Start of DATA SUPPLIED

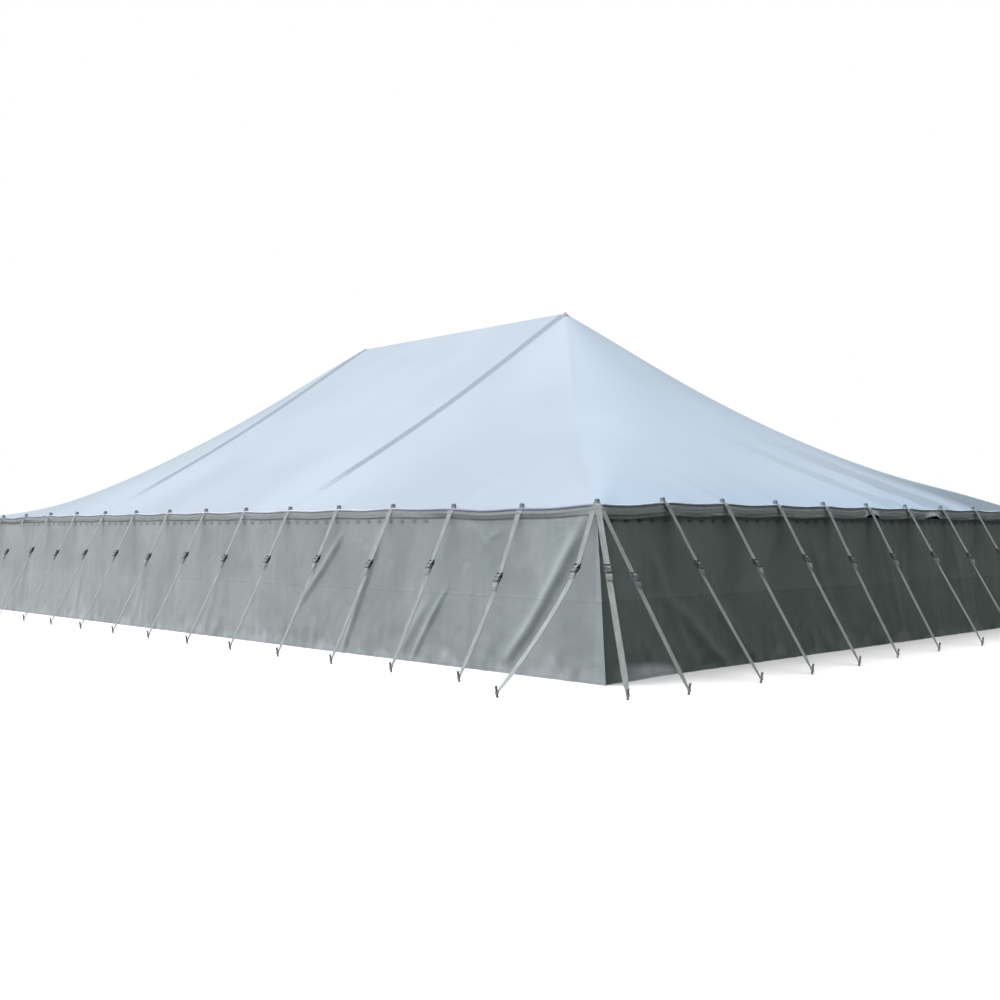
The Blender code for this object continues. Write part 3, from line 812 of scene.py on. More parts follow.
def valance_point(side, along, hang):
    """A point of the valance in the world."""
    half = SIDES[side][1]
    calm = smooth_step(half - abs(along), 0.0, 0.12)
    out = VALANCE_OUT + (valance_out(side, along, hang) - VALANCE_OUT) * calm
    wave = 0.002 * math.sin(math.tau * along / 0.31) * calm
    lift = valance_lift(side, along)
    out += 0.022 * lift * hang
    edge = eave_height(side, along)
    drop = valance_drop(side) + wave
    if half == HALF_LENGTH:
        drop += 0.8 * (edge - EAVE_HEIGHT)
    height = edge - VALANCE_TOP - hang * drop * (1 - 0.42 * lift)
    if abs(along) > half - 1e-6:
        along = math.copysign(half + VALANCE_OUT, along)
    return to_world(side, along, max(out, VALANCE_OUT - 0.003), height)


def build_valance(side, finish):
    """The hem of canvas that hangs below the eave, a little wavy at its lower edge."""
    half = SIDES[side][1]
    shape = grid(spread(-half, half, VALANCE_CELL), spread(1.0, 0.0, 0.2),
                 lambda along, hang: (valance_point(side, along, hang), (along, 1.70 - 0.1 * hang)))
    valance = add_sheet("valance_cloth_" + side, shape, finish, WALL_CLOTH, "wall_canvas",
                        "valance_" + side)


def fold_height(folds, along, height):
    """Sum of the tension folds that pass a place on a wall."""
    total = 0.0
    for top_along, top_height, foot_along, foot_height, half_width, rise, bow in folds:
        share = (top_height - height) / (top_height - foot_height)
        if not -0.15 < share < 1.15:
            continue
        centre = top_along + (foot_along - top_along) * share
        centre += 4 * bow * share * (1 - share)
        slant = math.hypot(foot_along - top_along, top_height - foot_height)
        apart = (along - centre) * (top_height - foot_height) / slant / half_width
        fade = smooth_step(share, -0.15, 0.25) * smooth_step(1.15 - share, 0.0, 0.3)
        total += rise * fade * math.exp(-apart * apart)
    return total


def hook_gap(along, half):
    """Distance along the wall to the nearest hook, as a share from 0 at a hook to 1 between."""
    return math.sin(math.pi * (along + half - HOOK_START) / HOOK_SPACING) ** 2


def curtain_height(side, along, share):
    """Height on a wall whose upper edge sags between its hooks."""
    half = SIDES[side][1]
    uneven = 0.8 + 0.4 * pole_noise(along * 3.7, SIDES[side][0] + 11.0)
    return WALL_TOP * share - HOOK_SAG * uneven * hook_gap(along, half) * share ** 12


def curtain_out(side, along, height):
    """How far a wall stands out from its line at a place."""
    turn, half, _, _ = SIDES[side]
    seed = turn / 10
    long_side = half == HALF_LENGTH
    inside = half - abs(along)
    low = 1 - height / WALL_TOP
    flare = FOOT_FLARE * low ** 2
    calm = smooth_step(inside, 0.0, CORNER_CALM)
    if not long_side:
        flare *= smooth_step(inside, 0.04 + 0.22 * low, 0.10 + 0.30 * low)
    billow = BILLOW + (CORNER_BILLOW if long_side and inside < BAY else 0.0)
    swell = billow * math.sin(math.pi * (half - along) / BAY) ** 2
    swell *= math.sin(math.pi * height / WALL_TOP)
    pleat = PLEAT * (1 - hook_gap(along, half)) * math.exp(-(WALL_TOP - height) / 0.22)
    pleat *= (0.6 + pole_noise(along * 4.1, seed + 5)) * smooth_step(WALL_TOP - height, 0.01, 0.07)
    broad = 0.012 * noise.noise(Vector((along * 0.9, height * 0.8, seed)))
    upright = 0.010 * noise.noise(Vector((along * 3.2, height * 0.7, seed + 9)))
    crumple = 0.020 * noise.noise(Vector((along * 6.0, height * 5.0, seed + 2))) * low ** 4
    folds = fold_height(LONG_FOLDS if long_side else END_FOLDS, along, height)
    loose = math.sin(math.pi * min(height / WALL_TOP + 0.12, 1.0))
    moving = swell + pleat + (broad + upright) * loose + crumple + folds
    return max(flare + moving * calm, -0.004)


def corner_kick(side, along, height):
    """How far the walls swing out to the east at the foot of the front corner."""
    kick = CORNER_KICK * (1 - height / WALL_TOP)
    if side == "front":
        return kick * smooth_step(along, HALF_LENGTH - 0.5, HALF_LENGTH)
    if side == "east":
        return kick * smooth_step(-along, HALF_WIDTH - 1.1, HALF_WIDTH)
    return 0.0


def curtain_point(side, along, share):
    """A point of a wall, for a share from 0 on the ground to 1 at its upper edge."""
    half = SIDES[side][1]
    height = curtain_height(side, along, share)
    out = curtain_out(side, along, height)
    ending = smooth_step(abs(along), half - 0.25, half)
    reach = FOOT_FLARE * (1 - height / WALL_TOP) ** 2
    if half == HALF_WIDTH:
        reach -= 0.006
    kick = corner_kick(side, along, height)
    shift = math.copysign(reach * ending, along)
    if side == "front":
        return to_world(side, along + shift + kick, out, height)
    return to_world(side, along + shift, out + kick, height)


def build_curtain(side, number, start, end, finish):
    """One wall curtain, hung from its hooks down to the ground."""
    shape = grid(spread(start, end, WALL_CELL), spread(0.0, 1.0, 1 / WALL_ROWS),
                 lambda along, share: (curtain_point(side, along, share),
                                       (along - start, share * WALL_TOP)))
    curtain = add_sheet(f"wall_cloth_{side}_{number}", shape, finish, WALL_CLOTH, "wall_canvas",
                        f"curtain_{side}_{number}")
    end - start


def build_curtains(finish):
    """Three curtains on each long wall and two on each end wall."""
    for side, (_, half, _, _) in SIDES.items():
        count = round(half / KING_X)
        width = 2 * half / count
        for number in range(count):
            start = number * width - half
            build_curtain(side, number + 1, start, start + width, finish)


def lathe(profile, segments):
    """The shape of a profile of radius and height, top to bottom, turned about Z."""
    points = []
    faces = []
    rings = []
    for radius, height in profile:
        count = segments if radius else 1
        rings.append(range(len(points), len(points) + count))
        for step in range(count):
            angle = math.tau * step / segments
            points.append((radius * math.cos(angle), radius * math.sin(angle), height))
    for upper, lower in zip(rings, rings[1:]):
        for step in range(segments):
            after = (step + 1) % segments
            corners = (upper[step % len(upper)], lower[step % len(lower)],
                       lower[after % len(lower)], upper[after % len(upper)])
            faces.append(list(dict.fromkeys(corners)))
    return points, faces, []


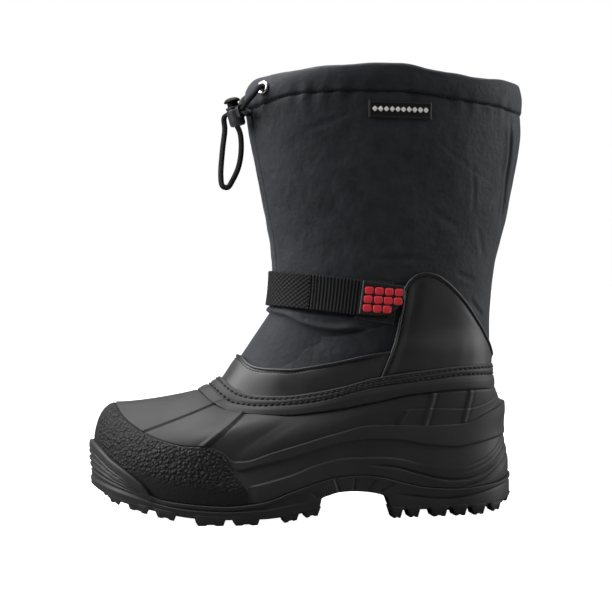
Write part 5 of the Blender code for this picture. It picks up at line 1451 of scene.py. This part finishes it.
def straight(start, end):
    """A straight run from one value at 0 to another at 1."""
    return lambda t: start + (end - start) * t


def dappled(height, size, seed, count, edge_height, edge_radius, plain=0.0):
    """A patch's relief: a random dapple, plain near the edge, and a rounded edge."""
    def relief_of(x, z, from_edge):
        dapple = height * waves(np.stack([x, z, 0 * x], -1), size, seed, count)
        fade = ease(0.3, plain, from_edge) if plain else 1
        return dapple * fade - edge_height * (1 - rounded(from_edge, edge_radius))

    return relief_of


# Loop tape: a fuzz of fine nylon loops, quite matt
loop_tape, tree, shader = principled("loop_tape", "#121214", 0.9, Sheen_Weight=0.4, Sheen_Roughness=0.5)
mottled(tree, shader, "#0f0f11", "#18181b", 3, 0.85, 0.95)
grain(tree, shader, 0.8, 0.4, detail=5.0)
LOOP_PAD_SIDES = (straight(24.5, 26.5), straight(52.5, 55.5), straight(141.6, 137.2), straight(164, 160.5))
side_patch("loop_tape_pad", LOOP_PAD_SIDES, 1.1, 0.8, (50, 64), loop_tape, "loop_pad",
           dappled(0.25, 1.7, 51, 30, 0.4, 0.6, plain=1))

# The tab: black moulded rubber with a raised frame, and plain cushions of red rubber set in it
BADGE_LEFT = (27.0, 30.3)
BADGE_RIGHT = 59.6
# By the share of the way to the right: the lower edge and the upper one
BADGE_EDGES = [(0.0, 144.4, 168.4), (0.4, 143.4, 166.9), (0.6, 144.2, 166.1), (0.75, 146.5, 165.5),
               (0.88, 150.5, 165.0), (1.0, 156.5, 164.4)]
BADGE_BASE = STRAP_LOOSE + STRAP_THICKNESS + 0.25
BADGE_THICKNESS = 1.3
FRAME_INSET = 1.5

# Soft PVC, moulded in two colours: even colour, a soft gloss, slightly rounded edges
black_pvc, tree, shader = principled("moulded_black_pvc", "#161718", 0.4)
grain(tree, shader, 0.9, 0.03)
red_pvc, tree, shader = principled("moulded_red_pvc", "#de2e3a", 0.42)
mottled(tree, shader, "#d62b36", "#e63440", 5, 0.38, 0.48)
grain(tree, shader, 0.9, 0.03)


badge_sides = (straight(*BADGE_LEFT), straight(BADGE_RIGHT, BADGE_RIGHT),
               lambda t: smooth(BADGE_EDGES, t, 1), lambda t: smooth(BADGE_EDGES, t, 2))
# A raised frame just inside the edge, and the edge itself rounded over
side_patch("badge_tab", badge_sides, BADGE_BASE + BADGE_THICKNESS, BADGE_THICKNESS, (64, 84), black_pvc,
           "strap_badge", lambda x, z, from_edge: (0.35 * ridge(from_edge - FRAME_INSET, 0.45)
                                                   - 0.7 * (1 - rounded(from_edge, 0.7))))

# A cushion from its foot to its top: share of its width, share of its height
CUSHION_RINGS = np.array([(1.0, -0.35), (1.0, 0.1), (0.93, 0.42), (0.78, 0.58), (0.45, 0.66), (0.12, 0.68)])
CUSHION_SIDES = 40


def lozenge(count, power):
    """u and v of points round a diamond or square with rounded corners: |u|^power + |v|^power = 1."""
    turn = once_round(count)
    return [np.sign(way) * np.abs(way) ** (2 / power) for way in (np.cos(turn), np.sin(turn))]


def cushions(name, centres, half_wide, half_tall, power, base, height, finish):
    """Domed lozenges on the outer side, each a stack of rings that shrink as they rise."""
    u, v = lozenge(CUSHION_SIDES, power)
    centres = np.array(centres)[:, None, None]
    size, rise = CUSHION_RINGS[:, 0, None], CUSHION_RINGS[:, 1, None]
    x = centres[..., 0] + half_wide * size * u
    z = centres[..., 1] + half_tall * size * v
    points = lifted(*place(x, z), base + height * rise + 0 * x)
    faces = copies(points, tube_faces(len(CUSHION_RINGS), CUSHION_SIDES))
    return make_piece(name, points, faces, finish)


lozenges = [(32.8 + 0.8 * row + 7.0 * column, 148.6 + 6.3 * row - 0.5 * column)
            for row, full in enumerate((3, 4, 4)) for column in range(full)]
cushions("badge_cushions", lozenges, 3.0, 2.7, 4.0, BADGE_BASE + BADGE_THICKNESS, 0.75, red_pvc)

# -------------------------------------------------------------- label
# A woven label is sewn on just under the casing, with a border in grey thread and a plain row of diamonds.

# Satin-woven polyester ribbon: fine floats give it a low silky gloss along its length
satin_ribbon, tree, shader = principled("satin_ribbon", "#0d0d0f", 0.38, Anisotropic=0.4,
                                        Specular_IOR_Level=0.5)
uv = add(tree, "UVMap", uv_map="along_the_cloth")
floats = add(tree, "Mapping", Vector=uv.outputs["UV"], Scale=(0.25, 2.4, 1.0))
relief(tree, shader, add(tree, "TexNoise", Vector=floats.outputs[0], Scale=1.0, Detail=2.0).outputs[0], 0.06)
grey_thread, tree, shader = principled("grey_thread", "#2c2930", 0.6)
grain(tree, shader, 0.5, 0.05)
white_thread, tree, shader = principled("white_embroidery", "#e9e7e6", 0.55, Sheen_Weight=0.2)
grain(tree, shader, 0.4, 0.06)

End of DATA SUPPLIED

## WRITTEN EXERCISE
Pull out all lines from the entries above in which the word "Blender" appears.

## RESPONSE FOR THIS EXERCISE
The Blender code for this object continues. Write part 3, from line 812 of scene.py on. More parts follow.
Write part 5 of the Blender code for this picture. It picks up at line 1451 of scene.py. This part finishes it.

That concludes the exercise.